Quels avantages pour les investisseurs ?
Cette émission présente plusieurs avantages attractifs pour les investisseurs :
Rentabilité garantie et exonération fiscale
Les Sukuk offrent un revenu annuel fixe de 6 %, exonéré d’impôts, conformément à l’article 135 de la loi de finances 2025. Cela en fait un placement rentable et fiscalement avantageux.
Sécurité de l’investissement
Le souscripteur n’achète pas un simple papier, mais un droit d’usage sur un bien immobilier de l’État, ce qui confère une garantie tangible. À la fin, il récupère 100 % de son capital initial.
Liquidité et flexibilité
Les Sukuk sont négociables : vous pouvez les vendre ou les acheter avant la fin de la période. Ils peuvent aussi être utilisés comme nantissement (garantie) ou faire l’objet de rachat anticipé par le Trésor après trois ans.
Accessibilité et diversité des canaux
Avec un prix d’entrée dès 100 000 DA, ce produit est accessible même aux petits investisseurs. Il est également disponible via de nombreux canaux physiques, ce qui facilite la souscription dans tout le pays.
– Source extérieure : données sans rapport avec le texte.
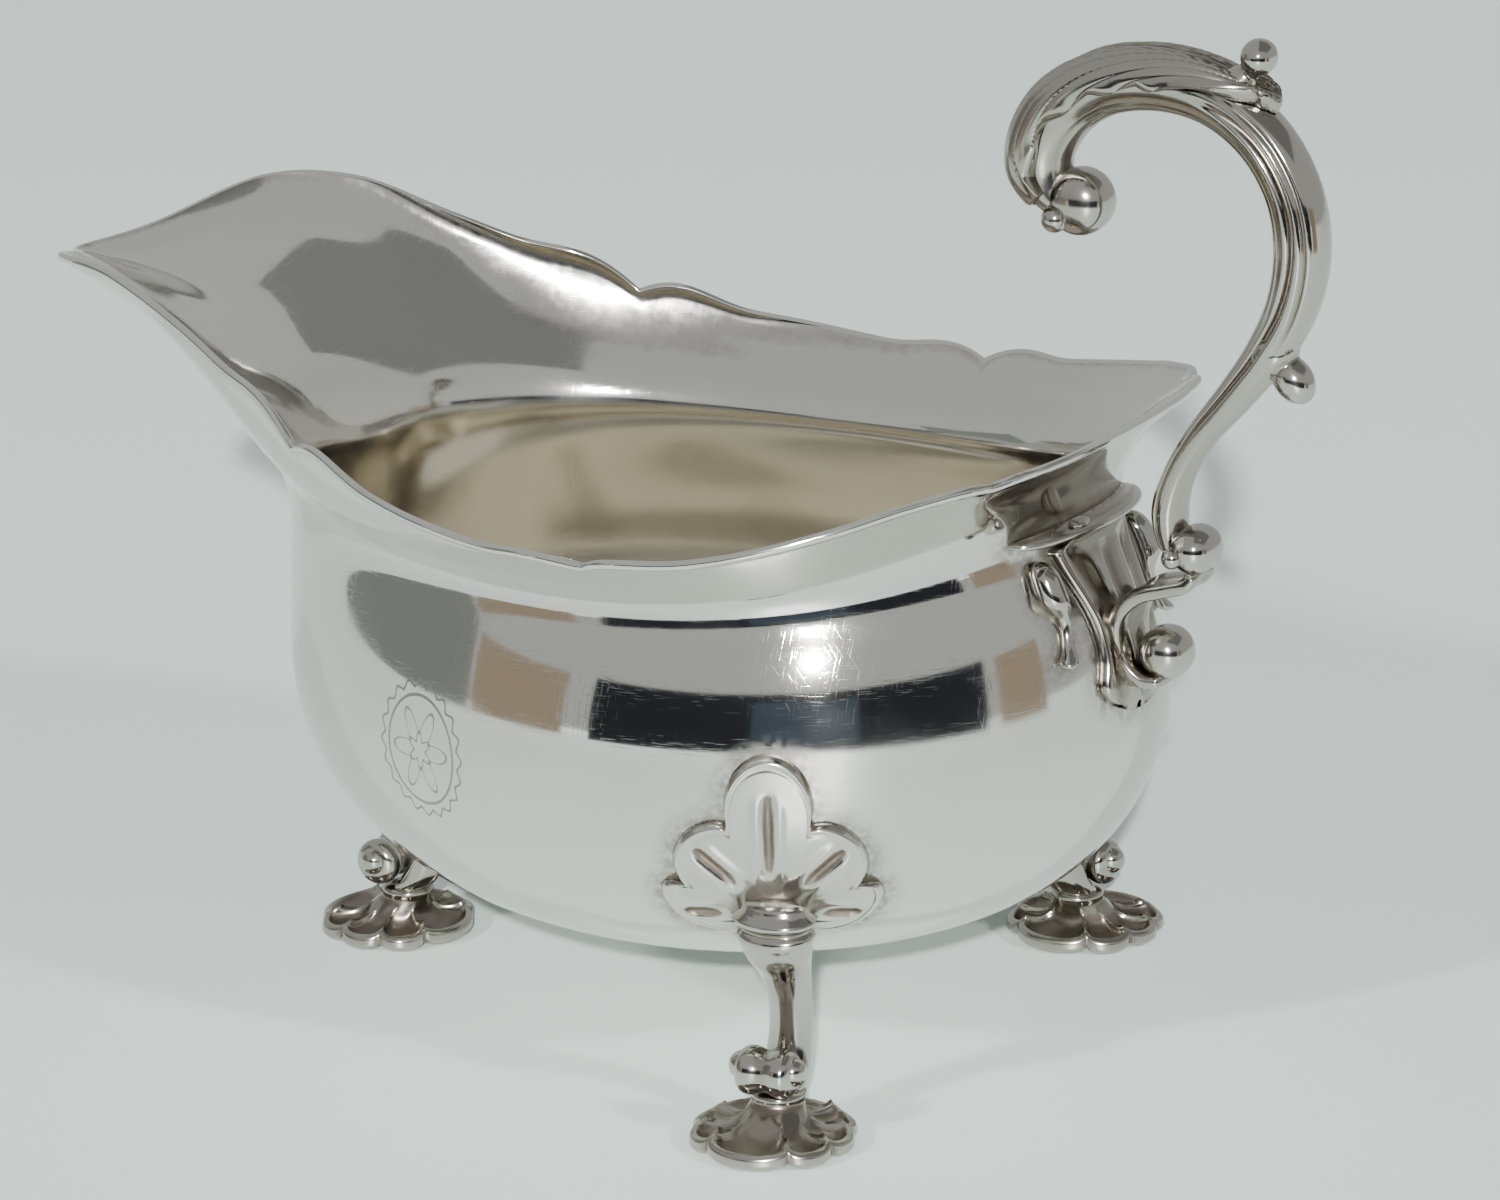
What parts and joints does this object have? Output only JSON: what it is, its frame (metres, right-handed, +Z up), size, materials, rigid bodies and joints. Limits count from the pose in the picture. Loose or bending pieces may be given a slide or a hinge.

Un tournant pour le financement public en Algérie
La Décision n°243 du 18 septembre 2025 marque une avancée stratégique pour l’Algérie. Elle permet non seulement de mobiliser l’épargne nationale, mais aussi de développer la finance islamique, en proposant un produit respectueux des convictions religieuses de nombreux citoyens.
Les Sukuk souverains Ijara émis par l’État constituent un outil moderne, sûr, rentable et conforme à la charia, ouvrant la voie à de nouveaux modes de financement éthique et durable.
Pour les particuliers, les entreprises ou les institutions, cette émission est une opportunité inédite d’investir dans un produit structuré, garanti, et solidaire du développement économique du pays.